Tierheim: Für neue Tierhäuser hat das Tierheim Berlin am Hausvaterweg 39 in Falkenberg in diesem Jahr kein Geld. "Aber für 150.000 Euro aus Spenden wird im April ein Tierschutztreff eröffnet", sagt Geschäftsführer Marcel Gäding. Dieses Café soll 35 Gäste fassen und auch Wanderern durch die Barnimer Feldmark zur Verfügung stehen. Geplant seien in dem Treff auch Vortragsabende und Seminare für Tierschützer.
Soziale Brennpunkte
Streetworker Der Bezirk will verstärkt armen jungen Familien und Alleinerziehenden helfen. In den sozialen Problemkiezen Biesenbrower Straße, Ribnitzer Straße in der Plattenbausiedlung Hohenschönhausen und am Tierpark in Friedrichsfelde werden dafür erstmals Familien-Streetworker eingesetzt. Sie bieten auf Straßen und Plätzen oder in Einkaufszentren Hilfe an. Im Etat sind dafür 250 000 Euro fest eingeplant.
Finanzen
Haushalt: "Wir haben einen soliden Haushalt für 2010/11 aufgestellt", sagt Bürgermeisterin Christina Emmrich (Linke). So stehen 800.000 Euro mehr für die Schulreinigung und 400.000 Euro für Neuanschaffungen in Bibliotheken zur Verfügung, mehr Geld auch für den Mutter-Kind-Bereich, aber 250.000 Euro weniger für Jugendklubs. Reduzierte Öffnungszeiten, aber keine Einrichtung muss schließen.

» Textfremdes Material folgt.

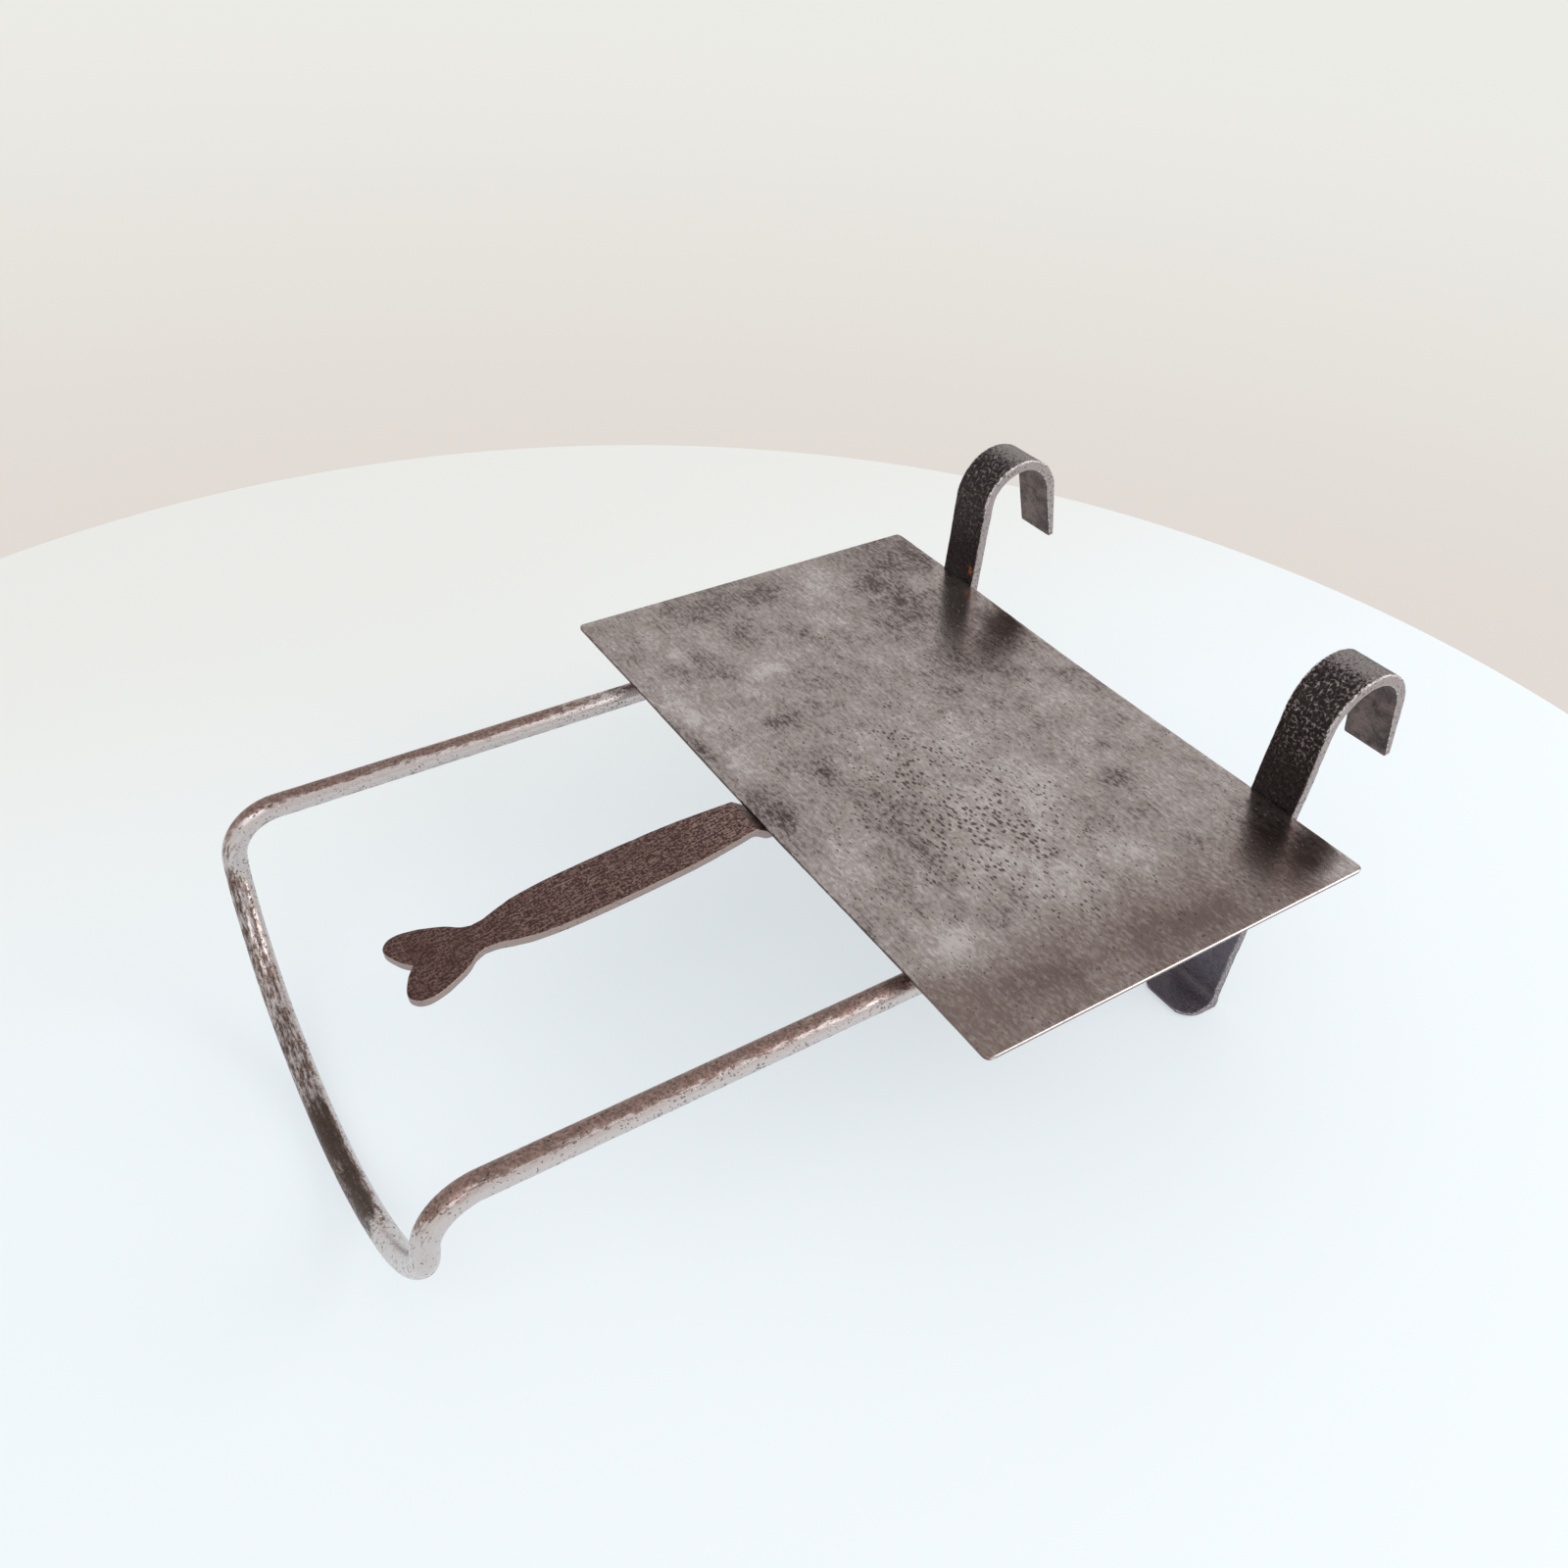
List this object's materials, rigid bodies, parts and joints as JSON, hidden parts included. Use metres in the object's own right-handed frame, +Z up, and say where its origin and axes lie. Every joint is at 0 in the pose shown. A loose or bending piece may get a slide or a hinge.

Kiezfonds: In Lichtenberg und damit erstmals in einem Berliner Bezirk gibt es in diesem Jahr flächendeckend einen Kiezfonds. Je 5000 Euro können in allen 13 Stadtteilen von einer Bürgerjury für kleine Projekte bis zu tausend Euro eingesetzt werden.
Verwaltung
Arbeitskräfte: Sorgen bereitet die sinkende Zahl der Beschäftigten im Bezirksamt. Die Bürgermeisterin sagt: "Der Senat genehmigte uns für 2010 nur fünf Neueinstellungen." Da noch 460 Mitarbeiter bis 2019 aus Altersgründen ausscheiden, beginne man ab September 2010 wieder mit der Ausbildung von Verwaltungsfachangestellten.